# Brief:
Extract all of the entries and set them down verbatim.

# Data lines:
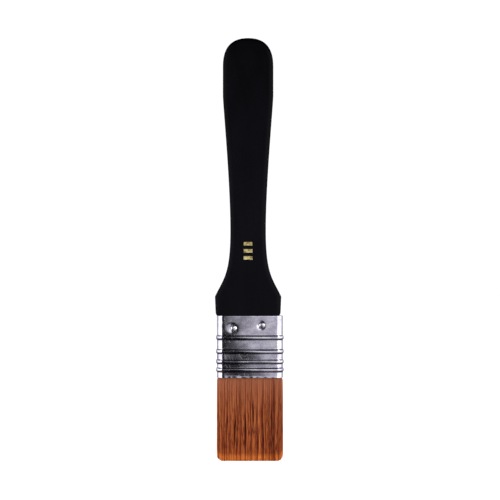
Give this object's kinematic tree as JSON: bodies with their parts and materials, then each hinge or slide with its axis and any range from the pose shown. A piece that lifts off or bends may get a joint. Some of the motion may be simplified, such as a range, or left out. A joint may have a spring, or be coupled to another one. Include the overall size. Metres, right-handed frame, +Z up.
{
  "type": "flat brush",
  "caption": "Flat wash brush with a black lacquered paddle handle, a beaded and nailed metal ferrule and a straight-cut tuft of red-brown filaments that flexes.",
  "frame": {"origin": "middle of the handle's waist, where the fingers hold it", "axes": "+Z up the handle away from the tips, +Y out of the back face, +X to the right as the front face is seen"},
  "size_m": [0.0312, 0.0086, 0.1919],
  "materials": {
    "lacquered_wood": "satin",
    "nickel_tinplate": "polished",
    "nail_steel": "polished",
    "setting_resin": "gloss",
    "bare_wood": "matte",
    "filament": "satin",
    "gold_foil": "gloss"
  },
  "bodies": {
    "root": {"handle": "lacquered_wood", "ferrule": "nickel_tinplate", "nail_front_left": "nail_steel", "nail_front_right": "nail_steel", "nail_rear_left": "nail_steel", "nail_rear_right": "nail_steel", "resin_setting": "setting_resin", "spacer_plug": "bare_wood", "filament_root_front": "filament", "filament_root_rear": "filament", "foil_mark": "gold_foil"},
    "tuft": {"filament_tuft_front": "filament", "filament_tuft_rear": "filament"}
  },
  "joints": [
    {"name": "tuft_flex", "type": "hinge", "parent": "root", "child": "tuft", "pos_m": [0.0008, 0, -0.06885], "axis": [1, 0, 0], "range_deg": [-35, 35], "stiffness_Nm_per_rad": 0.07}
  ]
}
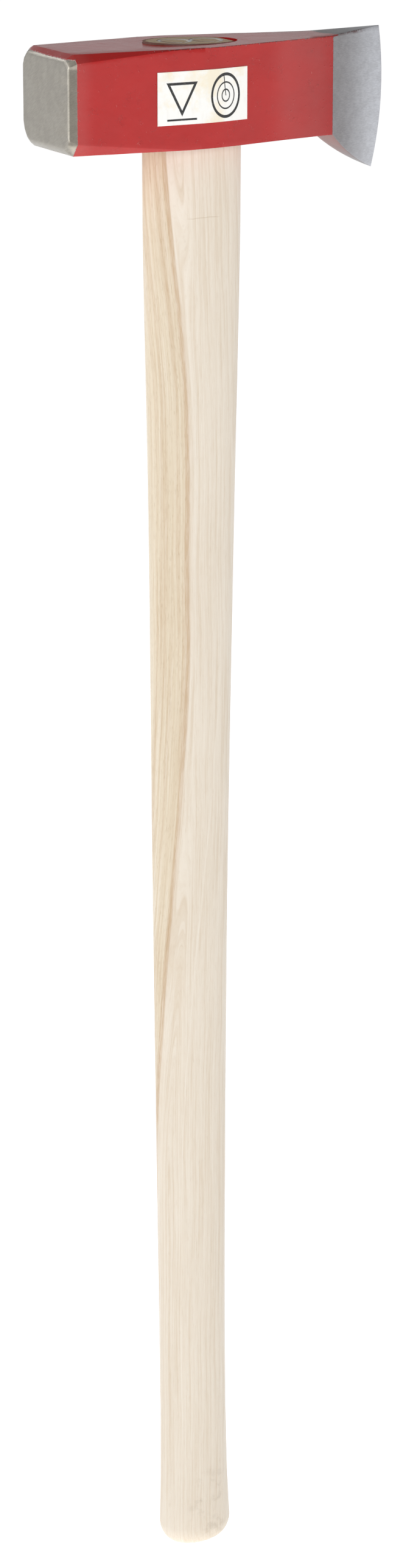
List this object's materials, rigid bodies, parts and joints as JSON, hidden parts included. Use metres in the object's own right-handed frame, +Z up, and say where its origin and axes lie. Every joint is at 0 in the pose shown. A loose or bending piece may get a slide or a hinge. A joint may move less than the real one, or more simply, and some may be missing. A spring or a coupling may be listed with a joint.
{
  "type": "splitting maul",
  "caption": "Long-handled splitting maul: forged steel head with a flat square poll and a flared bearded splitting edge, on an oval wooden handle held by ring wedges.",
  "frame": {"origin": "middle of the handle's rounded butt end, on the handle's axis through the eye", "axes": "+Z up the handle to the head, +X from the poll to the cutting edge, -Y the cheek with the label"},
  "size_m": [0.1968, 0.0602, 0.8524],
  "materials": {
    "head_paint": "gloss red lacquer on forged steel, ground bare at the striking face and the blade",
    "ash_wood": "fine-sanded pale ash, unvarnished",
    "ring_steel": "plain rolled steel",
    "sticker_film": "satin off-white film with thin black outlines"
  },
  "bodies": {
    "root": {"head": "head_paint", "handle": "ash_wood", "ring_wedge_poll_side": "ring_steel", "ring_wedge_blade_side": "ring_steel", "label": "sticker_film"}
  },
  "joints": []
}
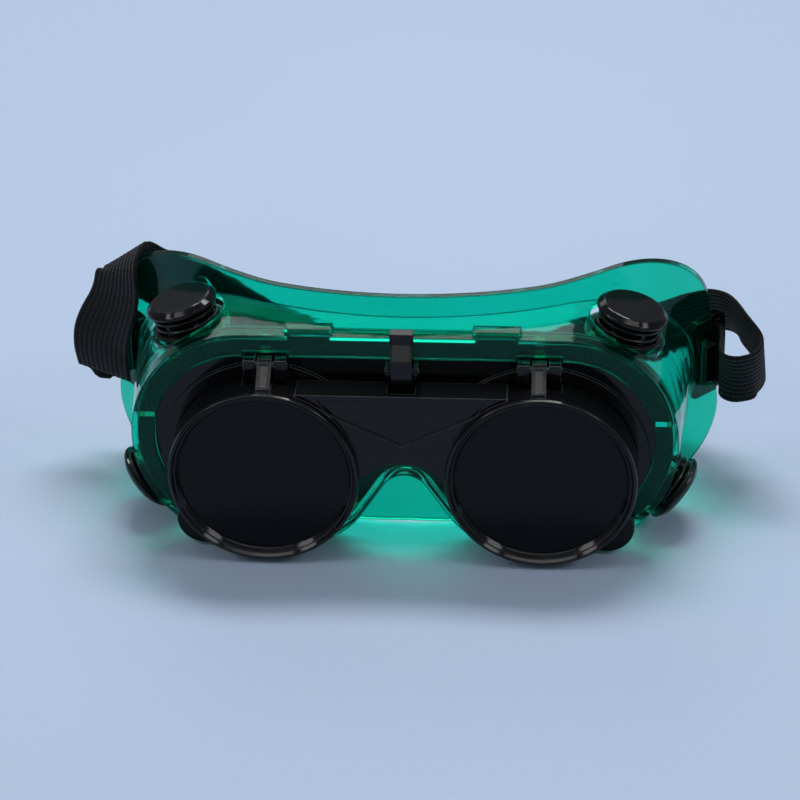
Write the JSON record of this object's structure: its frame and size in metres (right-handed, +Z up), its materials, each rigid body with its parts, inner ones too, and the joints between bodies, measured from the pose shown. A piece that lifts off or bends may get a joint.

# Exercise result:
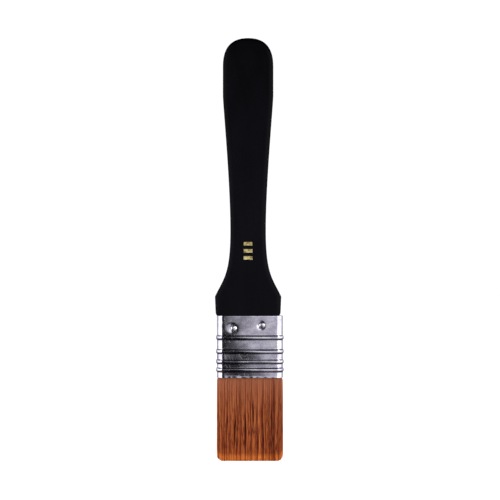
Give this object's kinematic tree as JSON: bodies with their parts and materials, then each hinge or slide with its axis and any range from the pose shown. A piece that lifts off or bends may get a joint. Some of the motion may be simplified, such as a range, or left out. A joint may have a spring, or be coupled to another one. Include the overall size. Metres, right-handed frame, +Z up.
{
  "type": "flat brush",
  "caption": "Flat wash brush with a black lacquered paddle handle, a beaded and nailed metal ferrule and a straight-cut tuft of red-brown filaments that flexes.",
  "frame": {"origin": "middle of the handle's waist, where the fingers hold it", "axes": "+Z up the handle away from the tips, +Y out of the back face, +X to the right as the front face is seen"},
  "size_m": [0.0312, 0.0086, 0.1919],
  "materials": {
    "lacquered_wood": "satin",
    "nickel_tinplate": "polished",
    "nail_steel": "polished",
    "setting_resin": "gloss",
    "bare_wood": "matte",
    "filament": "satin",
    "gold_foil": "gloss"
  },
  "bodies": {
    "root": {"handle": "lacquered_wood", "ferrule": "nickel_tinplate", "nail_front_left": "nail_steel", "nail_front_right": "nail_steel", "nail_rear_left": "nail_steel", "nail_rear_right": "nail_steel", "resin_setting": "setting_resin", "spacer_plug": "bare_wood", "filament_root_front": "filament", "filament_root_rear": "filament", "foil_mark": "gold_foil"},
    "tuft": {"filament_tuft_front": "filament", "filament_tuft_rear": "filament"}
  },
  "joints": [
    {"name": "tuft_flex", "type": "hinge", "parent": "root", "child": "tuft", "pos_m": [0.0008, 0, -0.06885], "axis": [1, 0, 0], "range_deg": [-35, 35], "stiffness_Nm_per_rad": 0.07}
  ]
}
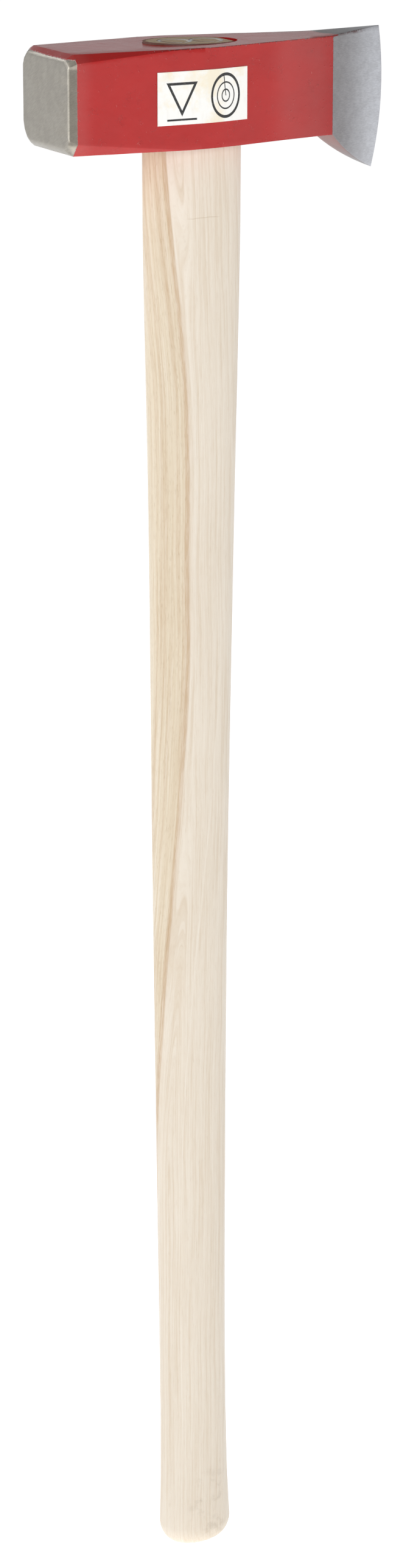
List this object's materials, rigid bodies, parts and joints as JSON, hidden parts included. Use metres in the object's own right-handed frame, +Z up, and say where its origin and axes lie. Every joint is at 0 in the pose shown. A loose or bending piece may get a slide or a hinge. A joint may move less than the real one, or more simply, and some may be missing. A spring or a coupling may be listed with a joint.
{
  "type": "splitting maul",
  "caption": "Long-handled splitting maul: forged steel head with a flat square poll and a flared bearded splitting edge, on an oval wooden handle held by ring wedges.",
  "frame": {"origin": "middle of the handle's rounded butt end, on the handle's axis through the eye", "axes": "+Z up the handle to the head, +X from the poll to the cutting edge, -Y the cheek with the label"},
  "size_m": [0.1968, 0.0602, 0.8524],
  "materials": {
    "head_paint": "gloss red lacquer on forged steel, ground bare at the striking face and the blade",
    "ash_wood": "fine-sanded pale ash, unvarnished",
    "ring_steel": "plain rolled steel",
    "sticker_film": "satin off-white film with thin black outlines"
  },
  "bodies": {
    "root": {"head": "head_paint", "handle": "ash_wood", "ring_wedge_poll_side": "ring_steel", "ring_wedge_blade_side": "ring_steel", "label": "sticker_film"}
  },
  "joints": []
}
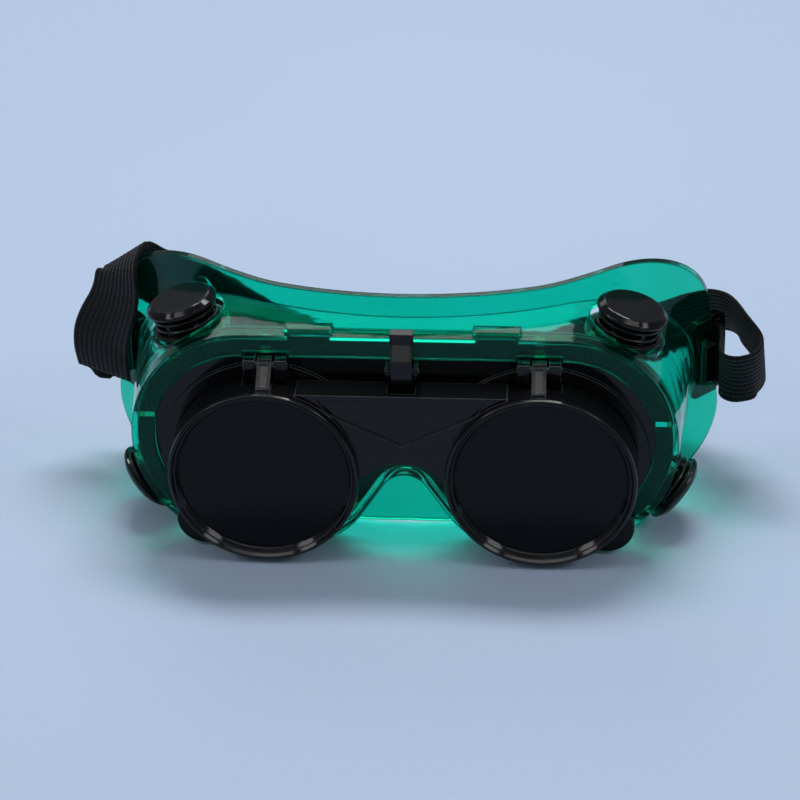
Write the JSON record of this object's structure: its frame and size in metres (right-handed, +Z up), its materials, each rigid body with its parts, inner ones too, and the joints between bodies, measured from the pose shown. A piece that lifts off or bends may get a joint.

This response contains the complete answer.